Me: Hello, this is Jen M with the [My State] Democrats. I'm calling about that box of supplies we needed sent out for the mock convention.

Important Hillary Staffer Who Lives With Her Cat: All right, let me check on this. I'm going to forward you to our grassroots...um, I'm sorry? Was that someone screaming?

Me: [furiously shoving marshmallows into mouth of offending child] Screaming? Heh. Nooo. That was probably a Republican who got in.

Important Hillary Staffer Who Has Also Never Accidentally Grabbed Her Daughter's Underwear Out of The Laundry Basket and Spent the Rest of the Day Pulling Stuff by Hilary Duff Panties Out of Her Butt: Um, okay. Anyway, before I transfer you, I wanted to make sure you're all up to speed on the fundraising...I'm sorry. It sounds like someone is in pain. Is everything all right?

Me: Of course. We just have this initiation with new volunteers in the office. It's crazy. We pretend they're kids for a day and we say things like, hold on and I'll show you: Jacob! Get the kazoo out of your pants and get your sister's makeup off your face. NOW. It really works. They vote Democrat for the rest of their lives after this.

I need an intern.

22 comments:

Suburban Correspondent said...

I hate it when the person on the other end says, "Maybe I could call you back at a better time." Lady, there is no better time. This is it, okay?

Mary Alice said...
This comment has been removed by the author.
Mary Alice said...

....and then at that moment the dryer buzzer goes off and you say something brilliant like:

"what was that?.... Oh no.....haha a dryer? Definitely not...why would you think that?...no no..I was just buzzing one of the staff cars in at the front gates. So sorry...haha... anyway... what were you saying?"

Anonymous said...

If I lived closer (like actually in your country), I'd be your intern. Oh, but I guess you probably don't need two more kids screaming in the background, do you?

painted maypole said...

hysterical. I used to make phone calls for an insurance agent from my home, with an infant. Baby Einstein would buy me 20 quiet minutes a day, since my child NEVER napped. sigh.

Rima said...

I'm still laughing about the panties!

My husband was sorting laundry one day recently (did I just write that?) and actually held up a pair of the V-meister's size 3T Dora panties and asked if they were mine or hers.

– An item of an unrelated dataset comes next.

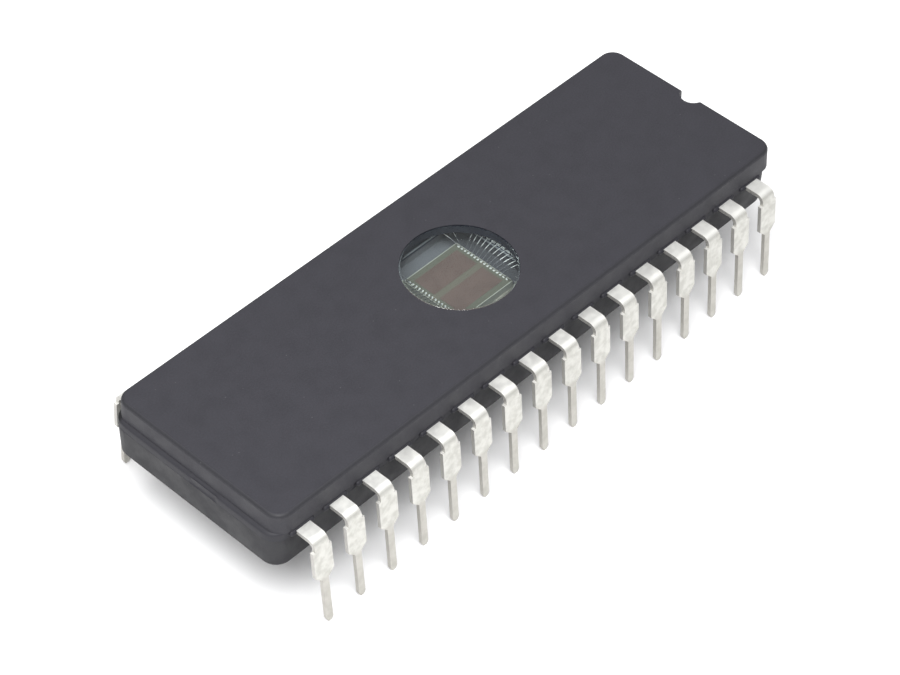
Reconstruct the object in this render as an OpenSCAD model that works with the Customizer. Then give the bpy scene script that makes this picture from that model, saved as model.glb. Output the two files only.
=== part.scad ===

I wasn't sure whether to laugh, cry, or take it as a complement.

Mrs. G. said...

Um, these are the future voters of America? Very scary.

Anonymous said...

LMAO. So true what suburbancorrespondent said - "this is it, okay?" It aint getting any better pal, so listen good and who cares if you missed 2/3rds of what I said.

And this Republican will scream for ya, but just a little. K?

ROAR! LOL

Jennifer said...

This sounds so sadly familiar. I've taken to making my phone calls at 9:45 pm. It hasn't won me many friends.

"...probably a Republican who got in..." HILARIOUS!!

crazymumma said...

ya. I know. every single time you pick up the phone or try for a quickie....

amanda said...

I am still laughing- having no children of my own, I am living vicariously through all of you. Despite your hardships, you make me want some of my own....

S said...

Whenever I'm on the phone, my children start yelling about poop -- that they have to go, that they just went, that they had diarrhea, that they need wiping.

It never fails.

Jennifer said...

You might want to steer clear of interns! They can be troublemakers *cough* Monica Lewinsky *cough*!

Unknown said...

Hee hee hee... that reminds me of one of those commercials for the "Graduates" toddler food. The Mom is talking to the camera about how great the food is "...for when BIG BOYS DON'T PULL THEIR PANTS DOWN ON THE PLAYGROUND!"

I hope you're feeling better soon.

Anonymous said...

People always wonder why I never answer the phone.I always tell them to email me. Every time the phone is off the hook that is their cue to maim each other.

Anonymous said...

My mom--the mother of seven children (in TEN years)-- used to say, "I need a wife."

Anna said...

I agree, there is NEVER a better time! If you 've got my on the line, for god sakes stay with me!

Anonymous said...

Made me laugh! Thanks!

Anonymous said...

Laughing so hard at this as I work from home too. Food is always my answer while on the phone (and my kids know it)!

insanemommy said...

At least he didn't yell "mommy got gas" at the top of his lungs. I can always count on that from my little Katie. lol... You just never know when she's going to blurt it out.... Glad to see you're "blue".

Cathy, Amy and Kristina said...

Oh wow. Phone conversations in toddler's presence. You are very very brave.

Marshmellows? Ineffective. Try peanut butter.

josetteplank.com said...

Lol!

Oh yes...btdt.

Any homeschoolers around you?

I find that 12yo homeschooled girls are an endless source of daytime mommy-help, and all for the low, low price of $3.00 an hour.